No budget was passed by the September 30 deadline, and the government was funded by a series of seven continuing resolutions continuing funding at or near 2010 levels. The budget negotiations culminated in early April 2011, with a tense legislative standoff leading to speculation that the nation would face its first government shutdown since 1995. However, a deal containing $38.5 billion in cuts from 2010 funding levels was reached with just hours remaining before the deadline. The 2011 budget was enacted on April 15, 2011, as Public Law 112-10, the Department of Defense and Full-Year Continuing Appropriations Act, 2011.
President Barack Obama proposed his 2011 budget during February 2010. He has indicated that jobs, health care, clean energy, education, and infrastructure will be priorities.

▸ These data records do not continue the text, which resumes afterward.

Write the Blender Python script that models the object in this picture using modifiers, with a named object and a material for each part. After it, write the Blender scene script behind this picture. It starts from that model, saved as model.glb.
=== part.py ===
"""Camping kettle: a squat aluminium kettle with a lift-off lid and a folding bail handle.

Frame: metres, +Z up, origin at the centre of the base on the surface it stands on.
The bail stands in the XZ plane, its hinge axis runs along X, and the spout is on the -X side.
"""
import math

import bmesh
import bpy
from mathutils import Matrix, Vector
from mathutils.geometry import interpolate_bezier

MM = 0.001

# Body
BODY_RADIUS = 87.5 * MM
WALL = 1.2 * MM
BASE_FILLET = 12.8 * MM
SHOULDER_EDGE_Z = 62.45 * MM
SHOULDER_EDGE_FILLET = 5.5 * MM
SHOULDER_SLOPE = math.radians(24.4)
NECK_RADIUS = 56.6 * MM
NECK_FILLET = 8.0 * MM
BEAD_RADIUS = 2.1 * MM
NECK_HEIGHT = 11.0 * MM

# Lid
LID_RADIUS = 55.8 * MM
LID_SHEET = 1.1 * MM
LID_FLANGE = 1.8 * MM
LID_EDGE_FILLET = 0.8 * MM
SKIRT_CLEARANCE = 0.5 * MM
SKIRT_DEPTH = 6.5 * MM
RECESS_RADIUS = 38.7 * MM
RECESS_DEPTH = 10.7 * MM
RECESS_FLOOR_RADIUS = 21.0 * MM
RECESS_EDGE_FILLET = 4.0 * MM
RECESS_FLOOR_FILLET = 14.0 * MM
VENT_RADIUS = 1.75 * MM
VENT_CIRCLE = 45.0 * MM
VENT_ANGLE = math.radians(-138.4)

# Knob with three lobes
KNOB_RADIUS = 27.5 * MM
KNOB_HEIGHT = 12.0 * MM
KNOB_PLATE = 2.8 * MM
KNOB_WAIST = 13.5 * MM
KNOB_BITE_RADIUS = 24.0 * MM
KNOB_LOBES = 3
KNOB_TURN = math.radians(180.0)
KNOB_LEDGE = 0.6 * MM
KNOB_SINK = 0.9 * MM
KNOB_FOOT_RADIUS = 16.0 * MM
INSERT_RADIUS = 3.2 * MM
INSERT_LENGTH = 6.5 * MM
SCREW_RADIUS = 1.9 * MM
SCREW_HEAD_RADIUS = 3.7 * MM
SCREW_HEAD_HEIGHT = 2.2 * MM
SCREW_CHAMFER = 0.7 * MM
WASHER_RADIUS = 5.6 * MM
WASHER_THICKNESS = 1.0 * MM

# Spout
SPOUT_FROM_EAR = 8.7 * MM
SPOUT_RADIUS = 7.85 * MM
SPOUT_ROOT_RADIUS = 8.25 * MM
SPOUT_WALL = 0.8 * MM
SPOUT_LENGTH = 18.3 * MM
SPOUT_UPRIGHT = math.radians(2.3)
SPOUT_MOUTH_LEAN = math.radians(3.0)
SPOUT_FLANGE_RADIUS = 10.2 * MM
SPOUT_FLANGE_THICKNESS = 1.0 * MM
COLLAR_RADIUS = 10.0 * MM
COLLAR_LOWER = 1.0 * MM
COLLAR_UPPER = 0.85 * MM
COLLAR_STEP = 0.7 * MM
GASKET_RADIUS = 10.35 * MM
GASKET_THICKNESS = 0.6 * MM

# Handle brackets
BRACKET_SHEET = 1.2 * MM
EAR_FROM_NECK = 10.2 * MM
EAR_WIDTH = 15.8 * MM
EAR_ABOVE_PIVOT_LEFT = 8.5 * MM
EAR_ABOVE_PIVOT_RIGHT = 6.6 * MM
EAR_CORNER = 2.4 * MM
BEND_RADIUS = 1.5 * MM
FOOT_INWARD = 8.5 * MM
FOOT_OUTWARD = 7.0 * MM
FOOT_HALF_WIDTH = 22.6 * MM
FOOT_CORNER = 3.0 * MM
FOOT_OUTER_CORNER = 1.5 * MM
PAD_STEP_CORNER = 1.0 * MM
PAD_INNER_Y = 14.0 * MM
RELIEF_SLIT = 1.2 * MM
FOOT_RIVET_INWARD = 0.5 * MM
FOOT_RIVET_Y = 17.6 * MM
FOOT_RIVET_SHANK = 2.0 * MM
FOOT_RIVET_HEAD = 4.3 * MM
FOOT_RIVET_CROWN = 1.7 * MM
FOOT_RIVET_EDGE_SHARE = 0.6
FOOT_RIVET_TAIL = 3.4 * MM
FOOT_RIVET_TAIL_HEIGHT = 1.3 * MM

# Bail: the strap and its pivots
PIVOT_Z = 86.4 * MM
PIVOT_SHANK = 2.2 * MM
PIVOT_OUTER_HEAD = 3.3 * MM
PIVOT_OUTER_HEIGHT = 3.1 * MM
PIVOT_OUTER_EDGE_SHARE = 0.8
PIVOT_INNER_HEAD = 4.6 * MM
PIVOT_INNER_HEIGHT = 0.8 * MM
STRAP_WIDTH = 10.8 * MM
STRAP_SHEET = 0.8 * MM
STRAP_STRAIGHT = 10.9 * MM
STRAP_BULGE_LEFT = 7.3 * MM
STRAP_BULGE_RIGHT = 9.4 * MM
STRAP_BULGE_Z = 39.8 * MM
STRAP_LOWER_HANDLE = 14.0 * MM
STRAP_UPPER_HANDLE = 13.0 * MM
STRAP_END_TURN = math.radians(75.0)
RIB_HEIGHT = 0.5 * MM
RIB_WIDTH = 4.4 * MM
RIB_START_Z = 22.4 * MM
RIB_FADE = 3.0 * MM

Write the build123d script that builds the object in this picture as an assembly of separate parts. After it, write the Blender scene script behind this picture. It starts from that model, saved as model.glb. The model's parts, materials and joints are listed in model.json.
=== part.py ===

Total requested spending is $3.83 trillion and the federal deficit is forecast to be $1.56 trillion in 2010 and $1.27 trillion in 2011. Total debt is budgeted to increase from $11.9 trillion in FY2009, to $13.8 trillion in FY2010, and $15.1 trillion in FY2011.
There was considerable debate on funding levels for science research by the federal government. The Obama administration's policy has been to support increases in research funding levels, including doubling the budgets of the National Science Foundation (NSF), Department of Energy Office of Science (DOE SC), and National Institute of Standards and Technology (NIST) from their 2006 levels by 2017, and President Obama strongly featured innovation as a means for revitalizing the United States economy in his 2011 State of the Union Address. The Obama administration's fiscal year 2013 budget request included increases from the FY 2011 budget by $232 million for the National Institutes of Health (NIH), $340 million for the NSF, $1.8 billion for DOE discretionary spending, and $104 million for NIST. Although there has been a budget decrease for the National Aeronautics and Space Administration (NASA) by $192 million (1.1%) since 2011.